Das ist seine Prognose. Doch Kindermann räumt ein, dass noch so fundierte Wirtschaftsprognosen langfristige volks- und weltwirtschaftliche Entwicklungen nicht sicher vorhersagen können. Grundsätzlich sieht der Wirtschaftsjournalist Geldanleger dann am besten aufgestellt, wenn sie nicht nur auf eine Anlageform setzten, sondern ihr Vermögen möglichst breit streuen von Immobilien und Gold über Aktien großer Unternehmen bis hin zur oft gescholtenen Staatsanleihe, die nach seiner Ansicht künftig wieder eine größere Bedeutung gewinnen wird. Aber auch bei den zurzeit besonders populären Anlageformen Immobilien und Gold warnt er vor Überbewertungen und hohen Preisen, die Otto Normalverbraucher draufzahlen ließen, wenn er um jeden Preis kaufen würde.
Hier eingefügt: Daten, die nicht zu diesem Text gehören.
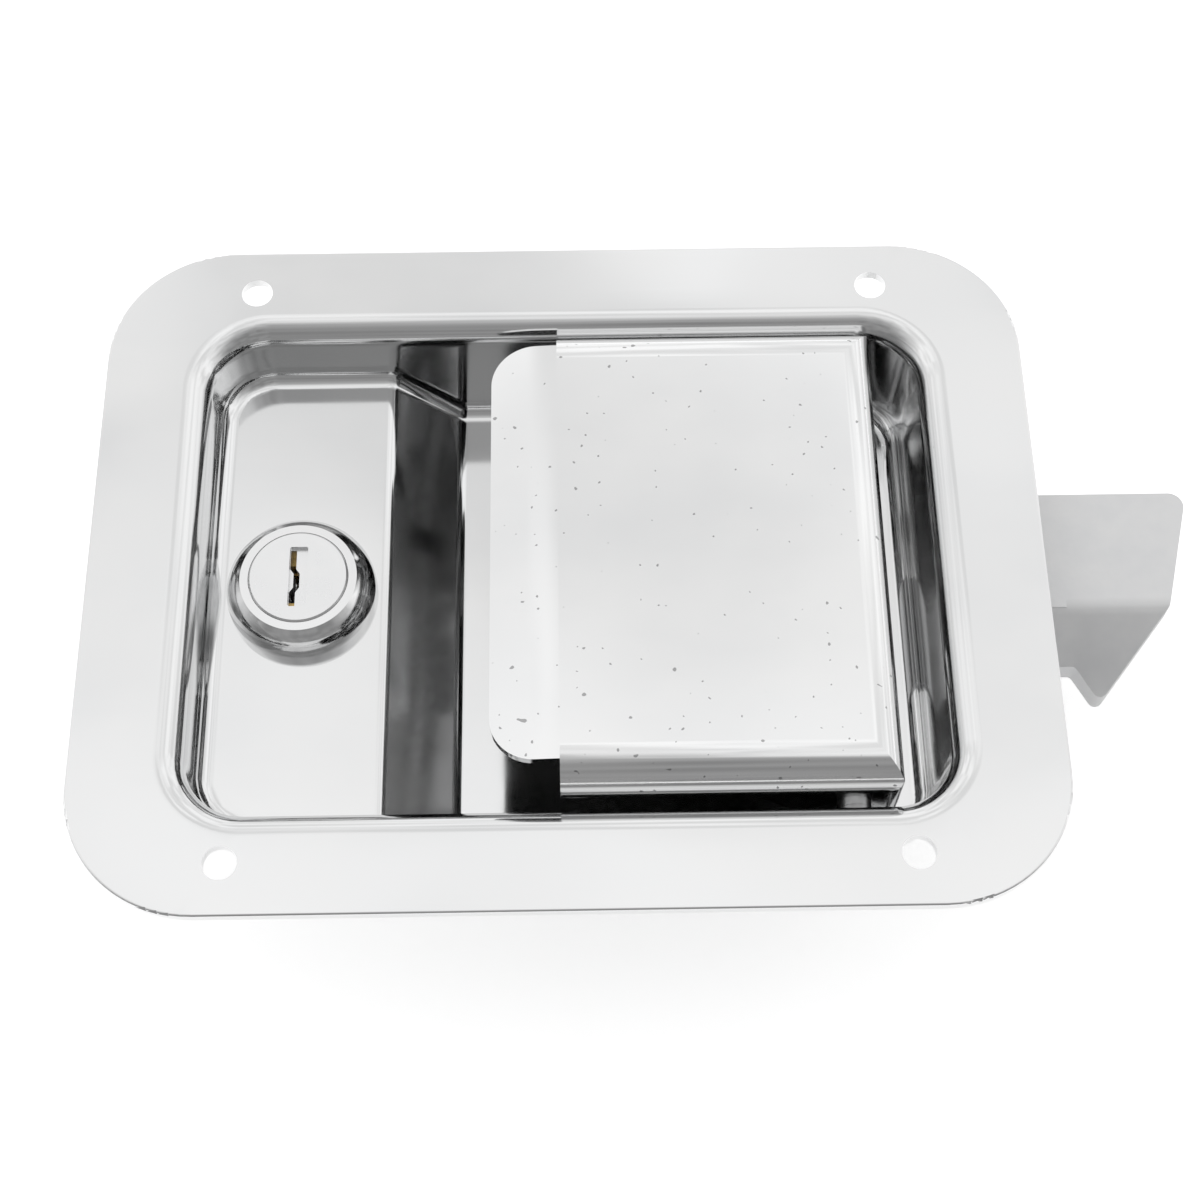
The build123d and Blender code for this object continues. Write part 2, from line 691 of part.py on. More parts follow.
def make_lock_washer():
    """External-tooth washer between the pan and the nut."""
    rim = lock_washer_diameter / 2
    ring = Circle(rim) - double_flat(barrel_diameter + 2 * thread_gap, barrel_diameter)
    for i in range(lock_washer_teeth):
        ring -= Rot(0, 0, (i + 0.5) * 360 / lock_washer_teeth) * Pos(rim, 0) * Circle(0.6)
    return Pos(lock_x, 0) * upright(ring, shelf_rear_z - lock_washer_thickness, shelf_rear_z)


def make_lock_nut():
    """Hexagon nut that clamps the lock to the shelf, flats towards the ramp."""
    high_z = shelf_rear_z - lock_washer_thickness
    hexagon = Rot(0, 0, 30) * RegularPolygon(lock_nut_flats / 2, 6, major_radius=False)
    solid = upright(hexagon, high_z - lock_nut_thickness, high_z)
    corner = lock_nut_flats / 2 / cos(pi / 6)
    crown = lathe([(0, high_z), (corner, high_z), (corner, high_z - lock_nut_thickness + 1),
                   (corner - 1.6, high_z - lock_nut_thickness), (0, high_z - lock_nut_thickness)], 0)
    solid &= crown
    solid -= upright(Circle(barrel_diameter / 2 + thread_gap), high_z - lock_nut_thickness, high_z)
    return Pos(lock_x, 0) * solid


def square_hole():
    """Square hole that slips over the plug's tail."""
    side = plug_tail_square + 2 * square_clearance
    return Rectangle(side, side)


def make_stop_washer():
    """Washer keyed on the plug's tail; its cut-out swings past the housing's lug and stops on it."""
    disc = Circle(stop_washer_diameter / 2) - square_hole()
    opening = stop_lug_angle + cam_swing + 2 * stop_play_angle
    ring = Circle(stop_washer_diameter) - Circle(stop_lug_inner_radius - 0.2)
    disc -= ring & stop_sector(opening, stop_lug_middle + cam_swing / 2)
    return Pos(lock_x, 0) * upright(disc, cam_top_z, stop_washer_top_z)


def make_cam():
    """Flat cam on the plug's tail, at rest turned away from the bolt."""
    nose = Pos(0, cam_length / 2 - cam_width / 4) * Rectangle(cam_width, cam_length - cam_width / 2)
    shape = Circle(cam_width / 2 + 1) + nose + Pos(0, cam_length - cam_width / 2) * Circle(cam_width / 2)
    return Pos(lock_x, 0) * upright(shape - square_hole(), cam_rear_z, cam_top_z)


def make_cam_washer():
    """Split spring washer under the screw's head."""
    ring = Circle(cam_washer_diameter / 2) - Circle(cam_screw_diameter / 2 + 0.3)
    ring -= Pos(cam_washer_diameter / 2, 0) * Rectangle(cam_washer_diameter, 0.8)
    return Pos(lock_x, 0) * upright(ring, cam_washer_rear_z, cam_rear_z)


def make_cam_screw():
    """Pan-head screw into the plug's tail, with a cross recess."""
    head = Circle(cam_screw_head_diameter / 2)
    solid = upright(head, cam_washer_rear_z - cam_screw_head_height, cam_washer_rear_z)
    low_edge = solid.edges().filter_by(GeomType.CIRCLE).sort_by(Axis.Z)[0]
    solid = fillet(low_edge, 1.2)
    end_z = cam_rear_z + cam_screw_length - 1
    solid += upright(Circle(cam_screw_diameter / 2), cam_washer_rear_z, end_z)
    for turn in (0, 90):
        cross = Rot(0, 0, turn) * Rectangle(4.6, 1.0)
        solid -= upright(cross, cam_washer_rear_z - cam_screw_head_height - 1, cam_washer_rear_z - 1.2)
    return Pos(lock_x, 0) * solid


pieces = {
    "pan": make_pan(),
    "paddle": make_paddle(),
    "trip_lever": make_trip_lever(),
    "hinge_pin": make_hinge_pin(),
    "pin_retainer_upper": make_pin_retainer(1),
    "pin_retainer_lower": make_pin_retainer(-1),
    "paddle_spring": make_paddle_spring(),
    "bolt": make_bolt(),
    "bolt_guide_bracket": make_bracket(),
    "bracket_rivets": Compound([make_rivet(x, y) for x, y in rivet_places()]),
    "bolt_spring": make_bolt_spring(),
    "lock_housing": make_lock_housing(),
    "lock_plug": make_lock_plug(),
    "wafer_springs": Compound([make_wafer_spring(i) for i in range(wafer_count)]),
    "lock_washer": make_lock_washer(),
    "lock_nut": make_lock_nut(),
    "cam_stop_washer": make_stop_washer(),
    "cam": make_cam(),
    "cam_spring_washer": make_cam_washer(),
    "cam_screw": make_cam_screw(),
}
for number in range(wafer_count):
    pieces[f"wafer_{number + 1}"] = make_wafer(number)

for name, piece in pieces.items():
    export_step(piece, f"parts/{name}.step")
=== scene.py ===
import math

import bmesh
import bpy
import numpy as np
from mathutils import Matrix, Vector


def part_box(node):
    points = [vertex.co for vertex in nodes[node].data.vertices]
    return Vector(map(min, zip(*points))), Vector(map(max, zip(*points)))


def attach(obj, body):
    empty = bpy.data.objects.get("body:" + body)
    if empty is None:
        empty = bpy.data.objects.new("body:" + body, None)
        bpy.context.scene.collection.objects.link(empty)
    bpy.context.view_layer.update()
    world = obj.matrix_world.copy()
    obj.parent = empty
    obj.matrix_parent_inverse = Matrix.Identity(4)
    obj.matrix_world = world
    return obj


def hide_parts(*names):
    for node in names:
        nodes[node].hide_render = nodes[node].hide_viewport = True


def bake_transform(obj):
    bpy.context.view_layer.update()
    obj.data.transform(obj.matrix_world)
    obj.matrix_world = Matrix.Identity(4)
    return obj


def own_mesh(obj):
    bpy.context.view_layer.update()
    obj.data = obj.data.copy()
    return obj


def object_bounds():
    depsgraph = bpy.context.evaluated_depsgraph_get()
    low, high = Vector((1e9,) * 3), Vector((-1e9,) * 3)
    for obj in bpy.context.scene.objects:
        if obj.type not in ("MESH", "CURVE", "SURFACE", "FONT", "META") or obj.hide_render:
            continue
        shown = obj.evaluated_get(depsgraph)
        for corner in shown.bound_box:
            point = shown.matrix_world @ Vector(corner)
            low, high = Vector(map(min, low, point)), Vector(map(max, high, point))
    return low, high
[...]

Darf der Staatsbürger, Verbraucher und Geldanleger denn dem politischen Krisenmanagement in der Europäischen Union vertrauen? Sicher verstehen viele in der Politik nicht alles, was auf den Finanzmärkten gemacht wird, glaubt Kindermann.
Dennoch hält er das politische Krisenmanagement für besser als dessen Ruf es vermuten ließe, weil es sich am Ende als richtig erweisen könnte, nicht von Anfang an mit ganz viel Geld überall die großen Brände zu löschen, sonder Schritt für Schritt vorzugehen und erst mal fiskalische Grundregeln und eine europäische Bankenaufsicht aufzustellen, um die Staatsverschuldung einzudämmen.
Denn genau dieses Übel, dass die Staaten mehr Geld ausgeben, als sie haben, wird uns, so glaubt der Mülheimer Wirtschaftsmann vom Deutschlandfunk, noch lange zu schaffen machen. Er befürchtet: Wenn unsere Wirtschaft mal nicht mehr so gut läuft und unsere sozialen Sicherungssysteme vielleicht nicht mehr durch eine relativ niedrige Arbeitslosenzahl entlastet werden, werden wir in in einigen Jahren wieder verstärkt darüber diskutieren, was unser Sozialstaat noch leisten kann.